I have to admit I was totally at my limit. I knew I didn't have much left in me. Mike had passed his limit hours ago, so I knew I had to go the distance myself. I guess God thought now would be a good time for a test and it was a whopper. For some, inexplicable reason, Abby climbed up on my dresser. Oh somebody remind me to thank Michael for teaching her that drawers make excellent stairs. Standing on my dresser she can reach the top of our built in shelves. On said shelf was a travel sized bottle of baby oil. Remind me to thank whoever gave us that! Now I'm downstairs collecting the bedtime necessities; a cup of cold water, her potty and so on. As I head up stairs I thought to myself why do I smell baby powder? Abby was in our room and I didn't notice anything amiss. Then she pointed out to me that her sleeve was wet. I grabbed her arm and took a sniff. Well that's where at least some of the baby powder smell is coming from. I can tell from the shine on her hands what she's done. Now I just have to find out where the bottle is and if she dispensed more than what was soaked into her jammies.

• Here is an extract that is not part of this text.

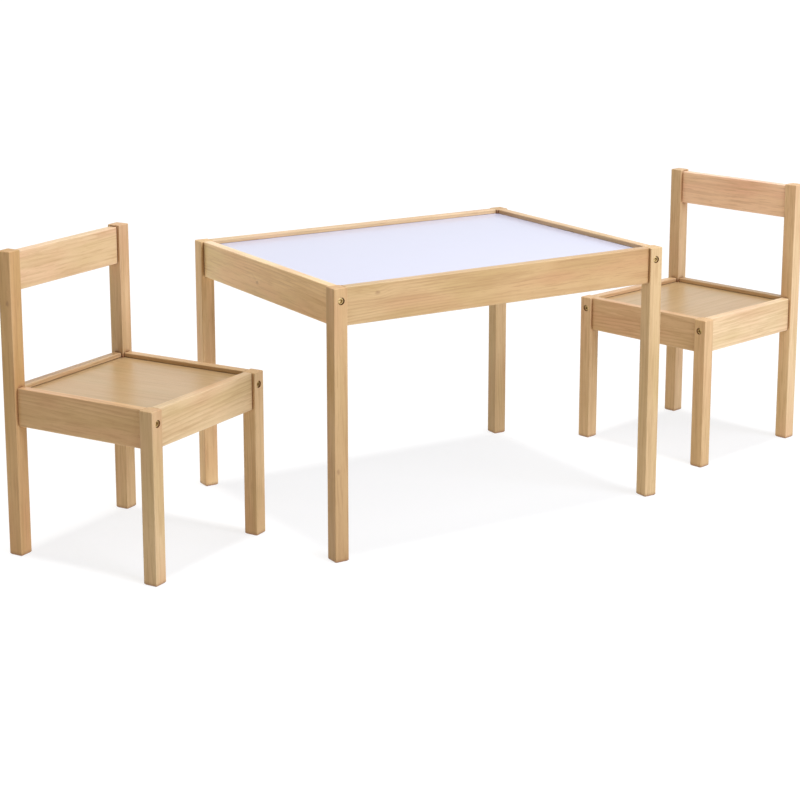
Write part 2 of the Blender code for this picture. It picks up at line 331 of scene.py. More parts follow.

So the interogation begins, but I've mentioned before she doesn't give up information easily. She tells me she wants to be a "Totally Spies" and I think she's in training already. She finally cracks and shows me how and where she got the baby oil from. She brings me the empty bottle so now I just have to find out what she's done with the rest of it. Is it wrong to be happy/relieved that she squirted it all over her own room and not mine? There was puddles on her dresser, a bit on her floor and the bulk of the bottle went onto and ultimately into her toy chest in her closet. Luckily for her there wasn't anything in it but a blanket. So the blanket soaked up the majority. All of this is totally out of character for her which is the only thing that kept me from losing it. I warned her that she could expect a pretty boring day tomorrow. There's not going to be much she can do that she would consider fun. It's going to be a hell of a long day I think.